7. Menghapus Sejarah = Menghapus Pelajaran Moral

Generasi masa kini butuh lebih dari sekadar pengetahuan teknis. Mereka perlu narasi moral. Mereka perlu tahu bahwa negara ini pernah gagal melindungi warganya—dan belajar darinya. Mereka perlu tahu bahwa tubuh perempuan bukan alat politik, dan bahwa kebencian rasial bukan ekspresi politik, tapi kejahatan. Tanpa itu, pendidikan hanya jadi alat reproduksi kekuasaan, bukan pembebasan.

Penghapusan sejarah adalah bentuk reviktimisasi: menyakiti korban untuk kedua kalinya. Para penyintas akan merasa bahwa pengalaman mereka tidak pernah dianggap nyata atau penting. Secara psikologis ini bisa memperburuk trauma dan memperkuat rasa malu, bersalah, atau bahkan mendorong depresi.

Kita Tak Bisa Diam

Penghapusan sejarah pemerkosaan massal 1998 bukan hanya soal hilangnya satu bab dalam sejarah kita. Ia adalah bentuk pengkhianatan terhadap kebenaran, terhadap perempuan, terhadap kemanusiaan.

Dan jika kita diam, maka kita juga sedang ikut melanggengkan kekerasan yang sama dalam bentuk yang lebih halus tapi tak kalah mematikan.

Hari ini, pelajar dan mahasiswa perempuan mungkin belum tahu apa yang terjadi di tahun 1998. Tapi jika mereka tidak tahu, itu bukan salah mereka. Itu kesalahan kita karena membiarkan sejarah yang paling penting, malah jadi yang paling sunyi.

Kita tidak sedang bicara masa lalu. Kita sedang bicara masa depan: tentang generasi perempuan yang berhak tumbuh dalam dunia yang tahu bagaimana luka dimulai, agar ia tahu bagaimana menghentikannya.

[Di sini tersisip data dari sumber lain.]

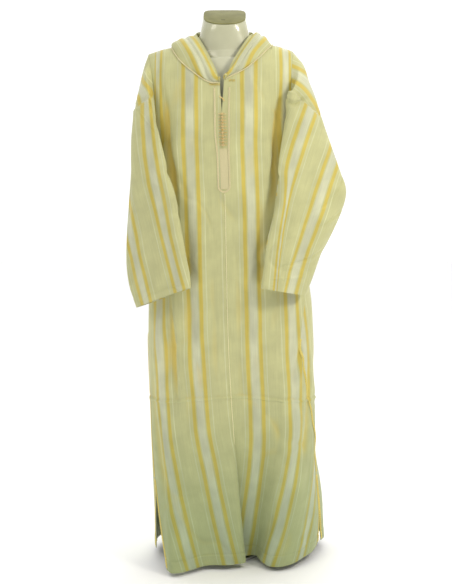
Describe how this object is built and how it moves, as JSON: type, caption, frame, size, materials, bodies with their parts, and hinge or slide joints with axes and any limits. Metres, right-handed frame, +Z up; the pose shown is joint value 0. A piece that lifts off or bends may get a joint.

Jadi, apa yang bisa kita lakukan?

  • Mengarsipkan sejarah alternatif. Lembaga swadaya masyarakat, media independen, dan para pendidik bisa membuat arsip digital, buku, dan kurikulum alternatif agar cerita-cerita para penyintas tidak hilang.
  • Edukasi dari bawah. Komunitas, sekolah informal, dan organisasi mahasiswa bisa membuat forum diskusi dan pendidikan tentang sejarah 1998. Kita juga bisa berisik melalui sosial media yang kita punya agar , setidaknya, followers kita tahu ada yang sedang tidak baik dan harus diperbaiki.
  • Menguatkan solidaritas. Terutama antar perempuan lintas generasi, agar tragedi semacam itu tidak pernah lagi terjadi, dan suara perempuan tidak pernah lagi dipinggirkan.